Paylaş
Başbakan, bu konuda gerekirse Cumhurbaşkanı Abdullah Gül’ü bile kamuoyu önünde karşısına almaktan çekinmeyeceğini açık ve sert bir üslup içinde ortaya koydu.
Bu tartışma, Erdoğan’ın mevcut Anayasa’nın Cumhurbaşkanı’na tanıdığı yetkilerin sınırlarını dar bir şekilde yorumladığını da çarpıcı bir şekilde teyit etti.
SÖZLERİNİN ARKASINDA DURURSA
Devletin zirvesinde tanık olduğumuz hassas mesaj teatisi, Anayasa değişmeden Çankaya’ya çıktığı takdirde, Erdoğan’ı 2014 yılında Çankaya Köşkü’nün yüksek tavanlı makam odasında nasıl bir yetkisizliğin beklediğinin de habercisidir bir bakıma.
Erdoğan, Gül’ü siyasi denklemin dışına itip, sözünün dışına çıkmayacak bir arkadaşını Başbakanlık koltuğuna oturtsa bile, bu siyasi başarı son tahlilde yetkilerin yine Başbakan’ın uhdesinde kaldığı gerçeğini değiştirmeyecektir.
Erdoğan sözlerinin arkasında duran bir liderse, Cumhurbaşkanı seçildiğinde, sınırları konusunda kendisini bağlamış olduğu görev alanının dışına çıkmamak, bu çerçevede örneğin Ankara’da yapılan bir gösteri sırasında polis barikatının kaldırılması için Ankara Valisi’ne telefon açmamakla yükümlüdür.
ELBİSE DAR GELİNCE
İşin bütün püf noktasını oluşturan soru burada yatıyor. Tanıdığımız Recep Tayyip Erdoğan, -mevcut Anayasa çerçevesinde- Cumhurbaşkanlığı’nın o dar elbisesine sığabilecek bir siyasetçi midir?

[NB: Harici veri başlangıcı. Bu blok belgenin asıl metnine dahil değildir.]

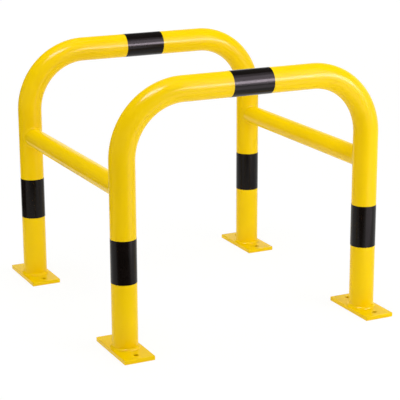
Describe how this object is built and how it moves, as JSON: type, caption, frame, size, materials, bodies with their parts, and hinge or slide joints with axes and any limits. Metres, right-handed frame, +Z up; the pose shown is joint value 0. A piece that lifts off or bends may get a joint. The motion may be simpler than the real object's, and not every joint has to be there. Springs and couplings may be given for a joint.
{
  "type": "column protector",
  "caption": "Welded round-tube guard that stands round a building column: bent tube hoops on bolted foot plates, joined by cross tubes, powder coated with dark film bands.",
  "frame": {"origin": "on the floor, at the middle of the space that the column fills", "axes": "+Z up; +X along the hoops, to the right seen from the front; +Y from the front hoop to the rear hoop, along the foot plates"},
  "size_m": [0.709, 0.776, 0.6267],
  "materials": {
    "yellow_coat": "satin gloss powder coat over steel",
    "black_film": "glossy self-adhesive film"
  },
  "bodies": {
    "root": {"hoop_front": "yellow_coat", "hoop_rear": "yellow_coat", "cross_tube_left": "yellow_coat", "cross_tube_right": "yellow_coat", "foot_plate_front_left": "yellow_coat", "foot_plate_front_right": "yellow_coat", "foot_plate_rear_left": "yellow_coat", "foot_plate_rear_right": "yellow_coat", "foot_weld_front_left": "yellow_coat", "foot_weld_front_right": "yellow_coat", "foot_weld_rear_left": "yellow_coat", "foot_weld_rear_right": "yellow_coat", "rail_weld_front_left": "yellow_coat", "rail_weld_front_right": "yellow_coat", "rail_weld_rear_left": "yellow_coat", "rail_weld_rear_right": "yellow_coat", "band_front_left_leg": "black_film", "band_front_right_leg": "black_film", "band_rear_left_leg": "black_film", "band_rear_right_leg": "black_film", "band_front_top": "black_film", "band_rear_top": "black_film"}
  },
  "joints": []
}
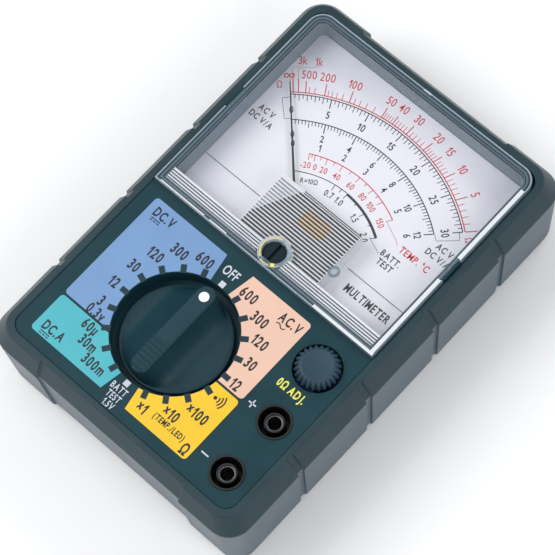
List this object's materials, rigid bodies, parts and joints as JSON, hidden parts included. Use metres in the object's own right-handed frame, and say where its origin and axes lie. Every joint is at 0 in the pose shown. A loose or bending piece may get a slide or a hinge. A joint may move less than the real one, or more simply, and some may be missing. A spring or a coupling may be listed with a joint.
{
  "type": "analog multimeter",
  "caption": "Pocket analog multimeter: dark case with a raised rim, clear cover over a pointer dial, rotary range knob, zero-ohm adjuster and plug jacks.",
  "frame": {"origin": "centre of the flat back face", "axes": "+Z out of the face, +Y from the range knob towards the dial, +X to the reader's right; the meter lies on its back"},
  "size_m": [0.095, 0.141, 0.039],
  "materials": {
    "case_green": "fine moulded texture",
    "rim_rubber": "soft moulded rim, fine texture",
    "rear_grey": "moulded, satin",
    "steel": "zinc plated",
    "clear_cover": "clear moulded polycarbonate",
    "ribbed_clear": "clear moulded, ribbed",
    "dial_white": "matt white paint",
    "pointer_black": "matt black",
    "brass": "plain",
    "nickel": "nickel-plated brass",
    "bronze": "plain",
    "copper": "enamelled copper wire",
    "soft_iron": "plated",
    "magnet": "ground",
    "inner_black": "moulded",
    "screw_black": "moulded",
    "knob_green": "fine moulded texture",
    "white": "moulded insert",
    "ivory": "moulded",
    "wire_beige": "enamelled wire, fine winding",
    "board_green": "solder mask",
    "resistor_blue": "lacquered",
    "fuse_glass": "clear",
    "pot_blue": "moulded",
    "jack_black": "moulded",
    "cell_blue": "plain sleeve",
    "label_blue": "printed",
    "label_teal": "printed",
    "label_pink": "printed",
    "label_yellow": "printed"
  },
  "bodies": {
    "case": {"front_case": "case_green", "front_bumper": "rim_rubber", "rear_case": "rear_grey", "case_screws": "steel", "meter_cover": "clear_cover", "movement_cover": "ribbed_clear", "dial_plate": "dial_white", "lower_hairspring": "bronze", "upper_jewel_screw": "brass", "lower_jewel_screw": "brass", "upper_bridge": "steel", "lower_bridge": "steel", "iron_yoke": "soft_iron", "core_magnet": "magnet", "core_clamps": "brass", "movement_frame": "inner_black", "movement_screws": "steel", "damping_coil": "wire_beige", "switch_pads": "brass", "circuit_board": "board_green", "board_screws": "steel", "range_resistors": "resistor_blue", "buzzer": "inner_black", "fuse_glass": "fuse_glass", "fuse_caps": "steel", "fuse_clips": "brass", "adjust_pot": "pot_blue", "jack_housing_plus": "jack_black", "jack_housing_minus": "jack_black", "jack_socket_plus": "nickel", "jack_socket_minus": "nickel", "battery_1": "cell_blue", "battery_2": "cell_blue", "battery_holder": "inner_black", "battery_springs": "steel", "battery_plates": "steel", "holder_screws": "steel", "label_dc_volts": "label_blue", "label_dc_amps": "label_teal", "label_ac_volts": "label_pink", "label_ohms": "label_yellow"},
    "needle": {"pointer": "pointer_black", "pointer_weights": "brass", "moving_coil": "copper", "coil_arbor": "steel"},
    "lever": {"zero_lever": "brass", "upper_hairspring": "bronze"},
    "zero_adjuster": {"zero_screw": "screw_black"},
    "knob": {"range_knob": "knob_green", "knob_dot": "white", "knob_screw": "steel", "switch_rotor": "ivory", "switch_wipers": "brass", "detent_balls": "steel", "detent_springs": "steel"},
    "ohm_adjuster": {"adjust_knob": "knob_green", "adjust_shaft": "steel"}
  },
  "joints": [
    {"name": "range_knob_turn", "type": "hinge", "parent": "case", "child": "knob", "pos_m": [-0.0048, -0.0365, 0.03], "axis": [0, 0, 1], "continuous": true},
    {"name": "needle_swing", "type": "hinge", "parent": "case", "child": "needle", "pos_m": [0, 0.0079, 0.028], "axis": [0, 0, -1], "range_deg": [-3, 92], "stiffness_Nm_per_rad": 0.000006},
    {"name": "zero_screw_turn", "type": "hinge", "parent": "case", "child": "zero_adjuster", "pos_m": [0, -0.0005, 0.033], "axis": [0, 0, 1], "range_deg": [-45, 45]},
    {"name": "zero_lever_swing", "type": "hinge", "parent": "case", "child": "lever", "pos_m": [0, 0.0079, 0.0308], "axis": [0, 0, 1], "range_deg": [-4.6, 4.6]},
    {"name": "ohm_adjust_turn", "type": "hinge", "parent": "case", "child": "ohm_adjuster", "pos_m": [0.0322, -0.018, 0.033], "axis": [0, 0, 1], "range_deg": [-150, 150]}
  ],
  "couplings": [
    {"joint": "zero_lever_swing", "follows": "zero_screw_turn", "ratio": 0.0987}
  ]
}
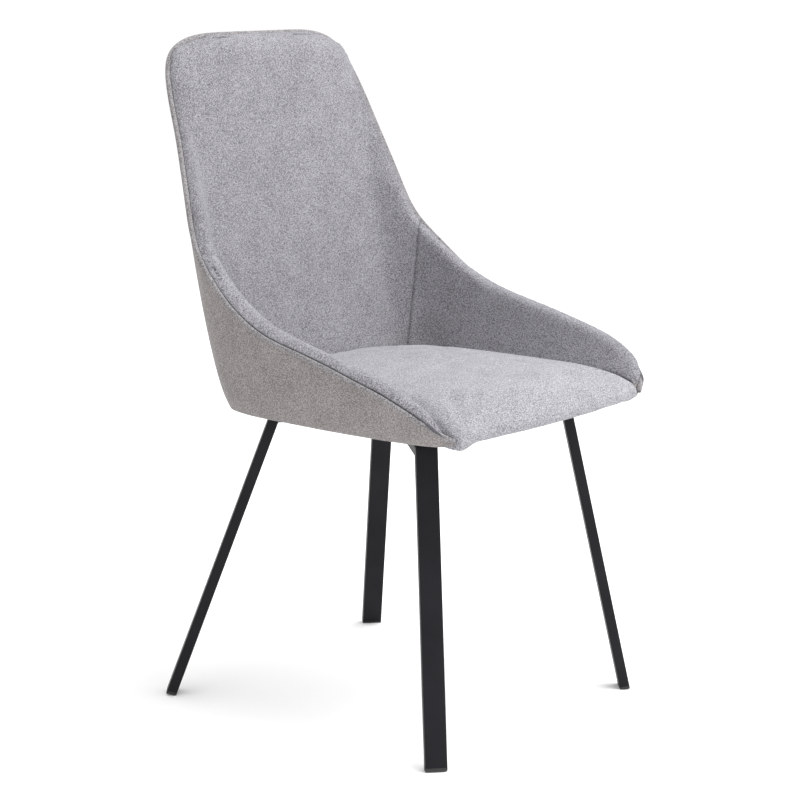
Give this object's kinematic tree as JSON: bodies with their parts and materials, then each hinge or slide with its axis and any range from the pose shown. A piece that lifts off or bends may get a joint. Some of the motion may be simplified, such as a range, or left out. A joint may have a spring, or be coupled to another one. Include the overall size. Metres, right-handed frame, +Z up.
{
  "type": "dining chair",
  "caption": "Upholstered dining chair with a winged bucket seat, rim welt and loose-look seat cushion on a crossed frame of splayed flat rectangular tube legs.",
  "frame": {"origin": "on the floor, under the middle of the chair's box", "axes": "+Z up, -Y the way the sitter faces, +X the sitter's left"},
  "size_m": [0.5036, 0.5288, 0.8903],
  "materials": {
    "seat_fabric": "light grey melange twill, matt",
    "inner_fabric": "mid grey melange twill, matt",
    "outer_fabric": "mid grey melange twill, matt",
    "foam": "open-cell cushion foam",
    "plywood": "unfinished birch plywood",
    "dust_cloth": "thin black nonwoven cloth",
    "coated_steel": "satin black powder coat",
    "zinc_steel": "bright zinc plate",
    "black_plastic": "moulded black polymer"
  },
  "bodies": {
    "root": {"through_bar": "coated_steel", "front_half_bar": "coated_steel", "rear_half_bar": "coated_steel", "front_left_leg": "coated_steel", "front_left_foot_plug": "black_plastic", "front_right_leg": "coated_steel", "front_right_foot_plug": "black_plastic", "rear_left_leg": "coated_steel", "rear_left_foot_plug": "black_plastic", "rear_right_leg": "coated_steel", "rear_right_foot_plug": "black_plastic", "front_left_bolt": "zinc_steel", "front_left_washer": "zinc_steel", "front_left_spacer": "black_plastic", "front_left_t_nut": "zinc_steel", "front_right_bolt": "zinc_steel", "front_right_washer": "zinc_steel", "front_right_spacer": "black_plastic", "front_right_t_nut": "zinc_steel", "rear_left_bolt": "zinc_steel", "rear_left_washer": "zinc_steel", "rear_left_spacer": "black_plastic", "rear_left_t_nut": "zinc_steel", "rear_right_bolt": "zinc_steel", "rear_right_washer": "zinc_steel", "rear_right_spacer": "black_plastic", "rear_right_t_nut": "zinc_steel", "outer_cover": "outer_fabric", "moulded_shell": "plywood", "rim_welt": "outer_fabric", "back_cover": "inner_fabric", "back_foam": "foam", "left_wing_cover": "inner_fabric", "left_wing_foam": "foam", "right_wing_cover": "inner_fabric", "right_wing_foam": "foam", "seat_cover": "seat_fabric", "seat_foam": "foam", "seat_board": "plywood", "dust_cover": "dust_cloth"}
  },
  "joints": []
}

Anayasa’yı değiştiremezse, bu elbisenin içinde sıkışıp zorlanarak, hareket kabiliyeti engellenmiş bir halde oturmak zorunda kalacak ve herhalde mutsuz olacaktır. Mizaç itibarıyla yetki kullanmaya dönük biri olduğu için eski refleksleriyle hareket edeceğinden, elbisenin dikişlerini patlatması muhtemeldir.
Erdoğan, bu senaryoda Cumhurbaşkanlığı’na yüksek bir oyla seçilmesinin kendisine verdiği siyasi güce yaslanıp, sözünü dinleyen uyumlu bir Başbakan’la Türkiye’yi Çankaya’dan yönetmeyi deneyebilir, Turgut Özal’ın da Çankaya’ya çıktığı ilk dönemde yapmaya çalıştığı gibi...
Ancak hafta başında Gül’ün oturduğu Cumhurbaşkanlığı makamına yönelttiği uyarılar hatırlandığında, Erdoğan bu takdirde kendisiyle büyük bir tenakuza düşmüş olur.
Ayrıca böyle bir yönetim tarzı, sahip olmadığı yetkileri kullandığı yolundaki itirazlarla birlikte ciddi bir anayasal bunalımın kapısını aralayabilir.
ERDOĞAN’IN BÜYÜK BELİRSİZLİĞİ
Görüleceği gibi, her şey dönüp dolaşıyor 2014 öncesinde Cumhurbaşkanlığı makamının yetkilerinin değişip değişmeyeceği sorusunda düğümleniyor. Bugün Başbakan Erdoğan’ın siyasi kariyerinin geleceğiyle ilgili en büyük belirsizliği bu soru oluşturuyor.
Erdoğan, 2014’te Çankaya’ya çıkmasını “çantada keklik” görüyor ama Köşk’ten içeri adım attığında ne kadar yetkiye sahip olacağını, iktidarının, yönetme yeteneğinin sınırlarının nereden geçeceğini bilemiyor.
Muhtemelen 12 Haziran 2011 sabahı sandıktaki yüzde 50’lik seçim zaferinden duyduğu mutluluk, partisinin çıkardığı milletvekili sayısının Anayasa değişikliği referandumunu mümkün kılan 330 sınırının altında kalmış olmasının hayal kırıklığıyla iç içe geçmişti.
Başbakan’ın önündeki tek geçerli çıkış stratejisi ya milletvekili transfer ederek ya da muhtemelen MHP ile bir işbirliğini deneyerek Anayasa’yı değiştirme yoluna gitmektir.
Bunu başaramadığı takdirde Çankaya Köşkü’nde Ankara Valisi’ni aramak için elini telefona atması sıkıntı yaratabilir.